- О?Флаэрти высказал умную мысль. Очень умную. Сэдовник... хм... в этом что-то есть...
Вошел официант с подносом горячего кофе, и дискуссия продолжилась.
Шанс пробивался к выходу через плотную толпу танцующих. В глазах у него до сих пор рябило от ярких люстр в зале, подносов с закусками в буфете, огромных букетов живых цветов, разноцветных бутылок и искрящихся хрустальных бокалов на столах. Он заметил где-то в толпе Йе-Йе, которую прижимал к себе высокий генерал, увешанный орденами. Фотографы обступили его со всех сторон, слепя вспышками, но Шанс прошел сквозь них, будто сквозь дым. Все вокруг было ненастоящим, совсем не таким, как в саду.
И сам себе Шанс казался ненастоящим, каким-то другим, незнакомым Шэнси Сэдовником, колеблющимся, как отражение в луже, по которой прохожий ударил тростью.
Шанс пересек наконец зал, подгоняемый потоком холодного воздуха из открытого окна, и толкнул тяжелую стеклянную дверь. Снаружи был сад. На гибких ветвях показались свежие ростки, тугие бутоны налились соками. Сад был спокоен - казалось, что он заснул. Ночные облака пролетали в небе комками ваты и стирали пыль с лунного диска. Шелестела листва, и капли дождевой воды срывались с ветвей на землю. Ветер играл мокрой листвой и умирал в ней. В голове у Шанса было пусто, а на сердце - легко.
От переводчика
Человек удивительной судьбы - на редкость избитое словосочетание, просто штамп. Но о Ежи Косинском иначе и не скажешь. Менять страну и язык в век, когда в обиход ввели такие понятия, как "мировая война", "геноцид", "тоталитаризм", доводилось многим, слишком многим. В этом смысле Косинский, родившийся в Польше, но ставший признанным американским писателем, не столь уж и исключителен. Но если обратиться к подробностям его жизненного пути, то вспомнится, скорее, век XV: так напоминает это причудливое повествование с неожиданными поворотами и внезапными вмешательствами Провидения сюжет плутовского романа. А если взглянуть еще глубже - то и странствия хитроумного Одиссея.
Мальчик из Лодзи, онемевший в детстве и внезапно вновь обретший дар речи, молодой социолог под колпаком у госбезопасности, работающий лыжным инструктором, белый шофер у черного босса в Гарлеме, в одночасье превратившийся в мужа миллиардерши, человек, чудом уходивший не раз из-под носа у смерти для того, чтобы прийти к ней наконец по собственной воле, - все это Косинский. Свою автобиографию он так и не написал, хотя именно ее, казалось, было бы написать намного проще, чем любой роман.

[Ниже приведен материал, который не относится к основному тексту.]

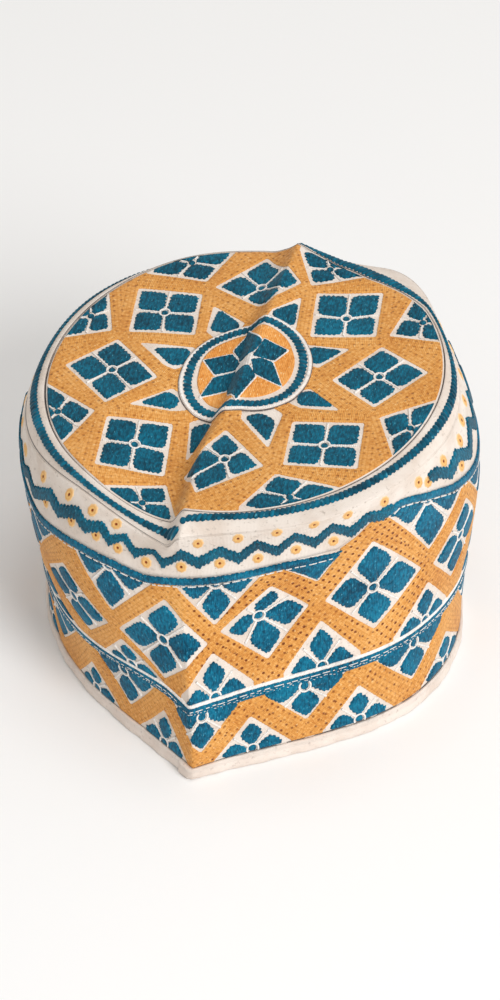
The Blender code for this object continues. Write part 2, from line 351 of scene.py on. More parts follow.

"Being There" - так называется в оригинале представленная читателю повесть Косинского. Буквальный перевод ("Будучи там") не передает всех смыслов этой идиомы - ведь это еще и характеристика человека, у которого, выражаясь по-русски, "не все дома". Поэтому название пришлось изменить - с неизбежными потерями для авторского замысла.
Многие из читателей, возможно, видели поставленный по повести блестящий одноименный фильм Хола Эшби с Питером Селлерсом в главной роли. Им читать этот текст и проще и трудней: ведь зрительные образы обладают своей навязчивой энергетикой - они встают перед глазами, не спрашивая у нас позволения. Но и те, кто не видел кинокартины, думаю, испытали нечто вроде кинематографического переживания - настолько зрима и подвижна сухая и лаконичная проза Косинского.
Романами о святом простаке (вариант: чистом душой дикаре) изобилует европейская литература, да и не только она. Об этом можно говорить долго, особенно русским - с нашим хрестоматийным князем Мышкиным. В Америке эта мифологема обрела второе дыхание - достаточно вспомнить недавнего "Фореста Гампа" Уинстона Грума и фантастический успех поставленного по нему фильма. Очень уж соблазнительно для культуры вынесенного на знамя рационализма увидеть отражение - свое и мира - в зеркале, не замутненном социальными условностями и общепринятыми глупостями так называемого "здравого смысла". Но мало кто перед Косинским решался дойти до последнего предела - вывести простака еще и имбецилом в самом что ни на есть медицинском смысле этого слова. А ведь именно таков Шанс, герой "Садовника", - растение в теле джентльмена средних лет, волей обстоятельств вырванное из уютного сада и перенесенное в вашингтонский высший свет.
В повести (если не считать эпизодических персонажей) нет дурных людей есть люди обыкновенные, по-своему добрые и разумные, но как они глупо выглядят временами!
К. С. Льюис написал когда-то: "Рядом с богами мы выглядим уродами". Прибавим от себя, что рядом с дураками мы выглядим подчас полными идиотами.